27. The Universal Father, being self‑existent, is also self‑explanatory; he actually lives in every rational mortal. But you cannot be sure about God unless you know him ...God is the one and only self‑caused fact in the universe. He is the secret of the order, plan, and purpose of the whole creation of things and beings….Of God, the most inescapable of all presences, the most real of all facts, the most living of all truths, the most loving of all friends, and the most divine of all values, we have the right to be the most certain of all universe experiences

28. But it is true that many who are inwardly sure about God fear to assert such feelings of certainty because of the multiplicity and cleverness of those who assemble objections and magnify difficulties about believing in God. It requires no great depth of intellect to pick flaws, ask questions, or raise objections. But it does require brilliance of mind to answer these questions and solve these difficulties.

29. The highest evidence of the reality and efficacy of religion consists in the fact of human experience.

30.  Many of the world's most notable religious teachers have been virtually unlettered. The wisdom of the world is not necessary to an exercise of saving faith in eternal realities.

31. While personal religion precedes the evolution of human morals, it is regretfully recorded that institutional religion has invariably lagged behind the slowly changing mores of the human races ...The prophets have usually led the people in religious development; the theologians have usually held them back.

32. But religion is never enhanced by an appeal to the so‑called miraculous. The quest for miracles is a harking back to the primitive religions of magic. True religion has nothing to do with alleged miracles, and never does revealed religion point to miracles as proof of authority. Religion is ever and always rooted and grounded in personal experience.

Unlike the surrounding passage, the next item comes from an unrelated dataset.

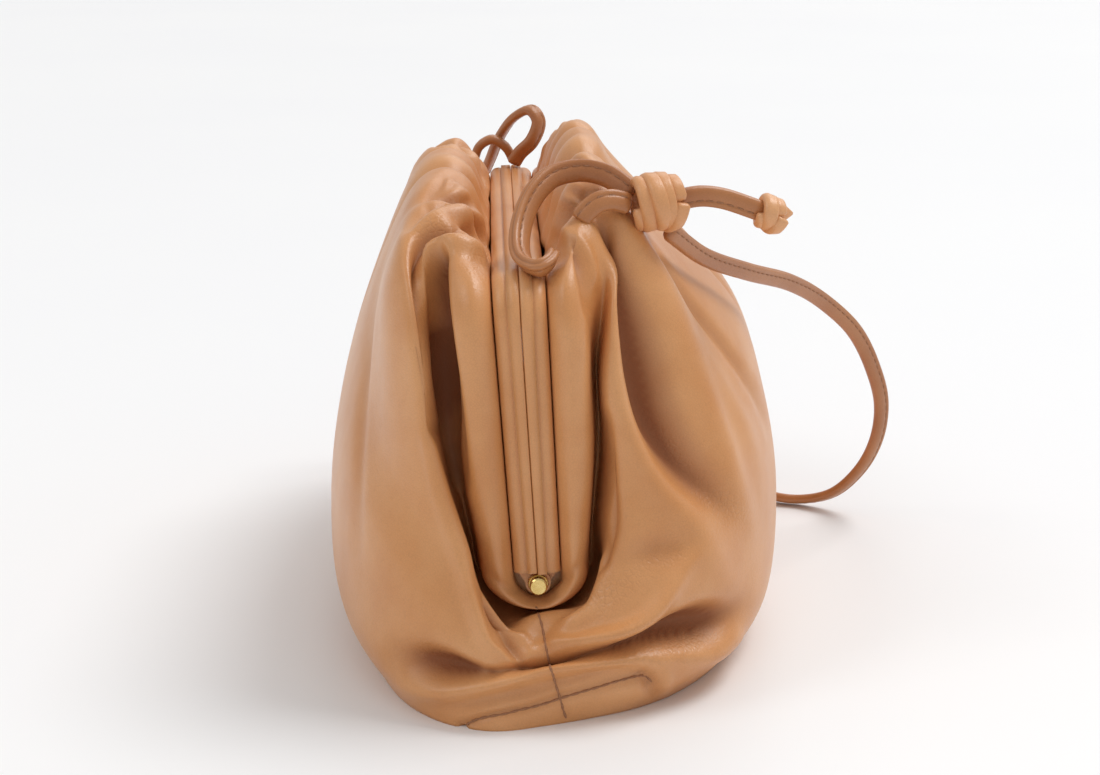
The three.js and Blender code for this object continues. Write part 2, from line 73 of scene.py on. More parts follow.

And your highest religion, the life of Jesus, was just such a personal experience: man, mortal man, seeking God and finding him to the fullness during one short life in the flesh.

Discussion Questions

1. How do we explain the fact that religious people “exhibit a stabilization of personality and tranquility of character not explainable by the laws of physiology, psychology, and sociology?”

2. What is the difference between a living religion and the belief in doctrines and dogmas?

3. How do we achieve a balanced knowledge of facts, meanings, and values?

4. How do we tell whether our actions are motivated by religion or some other source?

5. How do we recognize the necessity of thought while at the same time discounting the spiritual serviceableness of all thinking?

6. Does religious speculation tend to translate religion into something material or humanistic rather than unselfish acts of social service?

7. Why has institutional religion and theologians usually held back religious development and prophets led spiritual growth?